Monday, July 29, 2013

Public School Failure- "The Big Lie" on Which Current Education Policy Rest



As someone who has worked in the Bronx for the last 45 years, it drives me crazy to hear business leaders denounce public schools as the one failed institution in an otherwise thriving society. Hello! During the 1970's, when factories in the Bronx closed, business districts shuttered, banks refused to make loans and landlords abandoned and burned buildings that once held nearly half a million people, leaving the southern portion of the borough looking as though it suffered aerial bombardment, the public schools remained open, serving traumatized students with a shrinking array of resources. And these same schools were there ten years later when a crack epidemic hit the Bronx, providing a refuge from flying bullets and war torn streets.

That the academic performance of these schools suffered as a result of serving batteeed communities with limited resources is hardly surprising, but let us not forget they were there, on the ground, when private businesses ran away because they could not operate in such conditions.
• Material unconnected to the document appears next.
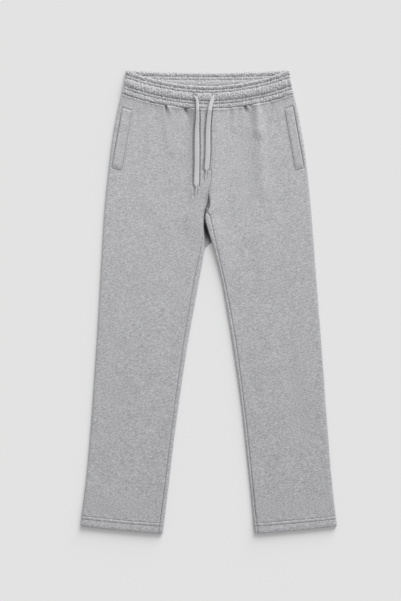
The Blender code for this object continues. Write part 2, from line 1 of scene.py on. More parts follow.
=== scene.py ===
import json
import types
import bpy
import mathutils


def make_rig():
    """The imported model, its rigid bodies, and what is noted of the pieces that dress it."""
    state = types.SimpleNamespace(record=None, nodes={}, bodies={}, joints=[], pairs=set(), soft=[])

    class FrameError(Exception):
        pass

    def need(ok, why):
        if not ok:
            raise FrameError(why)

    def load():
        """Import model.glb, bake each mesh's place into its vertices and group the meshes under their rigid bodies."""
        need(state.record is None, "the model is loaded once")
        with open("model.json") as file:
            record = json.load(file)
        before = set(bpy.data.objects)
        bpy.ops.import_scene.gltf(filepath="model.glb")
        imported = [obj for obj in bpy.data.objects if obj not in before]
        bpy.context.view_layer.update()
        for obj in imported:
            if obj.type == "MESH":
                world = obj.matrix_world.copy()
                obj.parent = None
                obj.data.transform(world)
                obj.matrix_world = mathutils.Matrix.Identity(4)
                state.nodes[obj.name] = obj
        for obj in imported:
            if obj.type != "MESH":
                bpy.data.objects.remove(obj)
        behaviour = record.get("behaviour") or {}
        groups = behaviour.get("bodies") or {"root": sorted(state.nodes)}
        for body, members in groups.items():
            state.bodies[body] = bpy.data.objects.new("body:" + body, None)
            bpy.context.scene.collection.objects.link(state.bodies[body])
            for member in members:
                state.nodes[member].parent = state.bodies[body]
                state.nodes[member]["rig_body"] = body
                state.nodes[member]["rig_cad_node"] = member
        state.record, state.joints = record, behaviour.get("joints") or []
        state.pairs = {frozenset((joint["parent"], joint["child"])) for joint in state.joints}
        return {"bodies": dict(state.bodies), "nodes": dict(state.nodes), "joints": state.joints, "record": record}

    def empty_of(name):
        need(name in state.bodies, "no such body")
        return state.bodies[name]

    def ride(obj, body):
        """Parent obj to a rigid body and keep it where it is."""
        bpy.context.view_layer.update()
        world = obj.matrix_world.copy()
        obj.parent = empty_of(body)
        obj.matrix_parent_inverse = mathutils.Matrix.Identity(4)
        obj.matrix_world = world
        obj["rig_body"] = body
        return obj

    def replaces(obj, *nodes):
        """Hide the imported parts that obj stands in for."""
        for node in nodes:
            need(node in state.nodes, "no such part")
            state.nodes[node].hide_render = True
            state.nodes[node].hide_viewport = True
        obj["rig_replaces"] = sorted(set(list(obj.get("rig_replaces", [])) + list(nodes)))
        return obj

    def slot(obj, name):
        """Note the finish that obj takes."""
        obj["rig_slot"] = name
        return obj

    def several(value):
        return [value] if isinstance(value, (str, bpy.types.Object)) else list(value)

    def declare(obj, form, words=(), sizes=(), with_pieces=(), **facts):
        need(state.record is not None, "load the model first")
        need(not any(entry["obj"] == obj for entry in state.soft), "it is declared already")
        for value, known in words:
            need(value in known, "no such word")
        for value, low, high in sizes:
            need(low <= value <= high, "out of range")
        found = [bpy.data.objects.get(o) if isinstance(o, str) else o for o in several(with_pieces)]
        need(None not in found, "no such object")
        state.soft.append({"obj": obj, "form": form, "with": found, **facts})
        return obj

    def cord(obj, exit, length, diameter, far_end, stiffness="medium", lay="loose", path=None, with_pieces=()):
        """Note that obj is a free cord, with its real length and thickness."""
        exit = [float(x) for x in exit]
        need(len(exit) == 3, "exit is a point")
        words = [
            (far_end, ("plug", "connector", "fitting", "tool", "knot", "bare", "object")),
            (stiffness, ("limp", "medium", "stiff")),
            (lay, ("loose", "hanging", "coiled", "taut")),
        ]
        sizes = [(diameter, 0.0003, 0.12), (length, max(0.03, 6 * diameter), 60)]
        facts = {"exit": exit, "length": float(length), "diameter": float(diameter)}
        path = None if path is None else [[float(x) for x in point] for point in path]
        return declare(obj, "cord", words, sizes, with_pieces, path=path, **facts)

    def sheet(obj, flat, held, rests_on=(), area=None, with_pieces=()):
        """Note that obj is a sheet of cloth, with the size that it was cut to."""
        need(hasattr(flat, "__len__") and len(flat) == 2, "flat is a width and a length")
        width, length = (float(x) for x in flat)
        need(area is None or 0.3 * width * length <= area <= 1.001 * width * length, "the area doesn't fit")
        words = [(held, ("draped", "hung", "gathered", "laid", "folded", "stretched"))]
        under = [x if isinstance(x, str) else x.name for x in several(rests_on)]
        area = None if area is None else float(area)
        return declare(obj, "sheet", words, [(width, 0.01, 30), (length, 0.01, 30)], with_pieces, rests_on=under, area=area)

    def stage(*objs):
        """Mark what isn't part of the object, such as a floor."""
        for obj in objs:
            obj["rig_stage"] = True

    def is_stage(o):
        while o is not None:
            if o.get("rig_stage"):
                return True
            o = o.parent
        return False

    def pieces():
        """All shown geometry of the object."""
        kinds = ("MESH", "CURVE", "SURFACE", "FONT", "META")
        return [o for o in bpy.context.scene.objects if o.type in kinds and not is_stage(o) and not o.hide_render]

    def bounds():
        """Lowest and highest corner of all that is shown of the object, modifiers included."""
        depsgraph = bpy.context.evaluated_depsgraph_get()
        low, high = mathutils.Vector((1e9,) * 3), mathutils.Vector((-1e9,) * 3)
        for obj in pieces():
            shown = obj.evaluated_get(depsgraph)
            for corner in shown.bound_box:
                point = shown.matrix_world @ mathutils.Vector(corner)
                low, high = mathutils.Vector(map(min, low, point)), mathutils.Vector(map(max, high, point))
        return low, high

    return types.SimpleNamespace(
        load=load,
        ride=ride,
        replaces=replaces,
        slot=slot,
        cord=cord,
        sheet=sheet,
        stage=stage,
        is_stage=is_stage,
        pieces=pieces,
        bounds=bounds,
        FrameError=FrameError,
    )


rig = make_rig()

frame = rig.load()
cad_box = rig.bounds()

# Looks of the straight-leg sweatpants that lie flat on their back, front up.
# Frame: metres, +Z up, floor at z = 0, +Y towards the waist, +X towards the wearer's left leg.
# Lengths in the tables are millimetres. `out` is a distance from the middle line, measured away
# from it on that leg's side. Every shell follows the flattened tubes that the CAD solids follow.

import json
import math
from collections import namedtuple

import bpy
import numpy as np
from mathutils import Vector
from mathutils.bvhtree import BVHTree

MM = 0.001
RIGHT = "right"
LEFT = "left"
SIGN = {RIGHT: -1, LEFT: 1}


def table(fields, *rows):
    """Rows whose values have these names."""
    row_type = namedtuple("Row", fields)
    return tuple(row_type(*row) for row in rows)


def by_side(fields, right, left):
    return dict(zip(SIGN, table(fields, right, left)))


# A ridge, or below 0 a groove: its height, where it lies on some measure, and its half width
Ridge = namedtuple("Ridge", "height at half")


# -------- the cut, as in the CAD solids

WALL = 2.2               # brushed fleece
HEM_WALL = 3.7           # two plies of it
BAND_WALL = 3.8          # folded fleece with the elastic inside
SEAM_GAP = 0.3
LAYER_GAP = 0.8
THINNEST = 0.6           # of the front and of the band, where they sink deepest
UNDER_GAP = 0.25         # the upper layer's inner face stays this far above the lower layer

BAND_TOP_Y = 524.5
BAND_HEIGHT = 52.0
DIPS = {True: 35.0, False: 5.6}      # of the front half's top edge and of the back half's
DIP_POWER = 1.9
HEM_SIDE_Y = -508.6
HEM_INNER_Y = -524.5
HEM_BOW = 0.25
HEM_HEIGHT = 24.5
HEM_PLY_EDGE = 1.5       # the turned-in ply ends over this height
CROTCH_Y = 206.0
CREASE_LENGTH = 42.0
SEAT_CREASE_LENGTH = 34.0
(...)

And the teachers!! The Bronx teachers who went to work among burned out cars and vacant lots and crack vials and flying bullets were the Bronx's unsung heroes, valiantly serving children living in a war zone, helping young people abandoned by the rest of the country achieve a measure of self confidence and success at a time when few cared what happened to them

And now, the Arne Duncans and Wendy Kopps and Bill Gates of the world have the nerve to blame these same schools and teachers for the so-called "achievement gap" and the persistence of poverty and inequality in the United States. In a time when our biggest corporations have downsized and outsourced, exported jobs, and driven down wages, the public schools have actually done a better job upholding the living standards of Americans and defending it's best traditions, than their private sector counterparts.

1 comment:

JanaBeth Lenkiewicz said...

Yes! Yes! Yes! In many ways our schools are the only part of American society that HAVEN'T failed the children.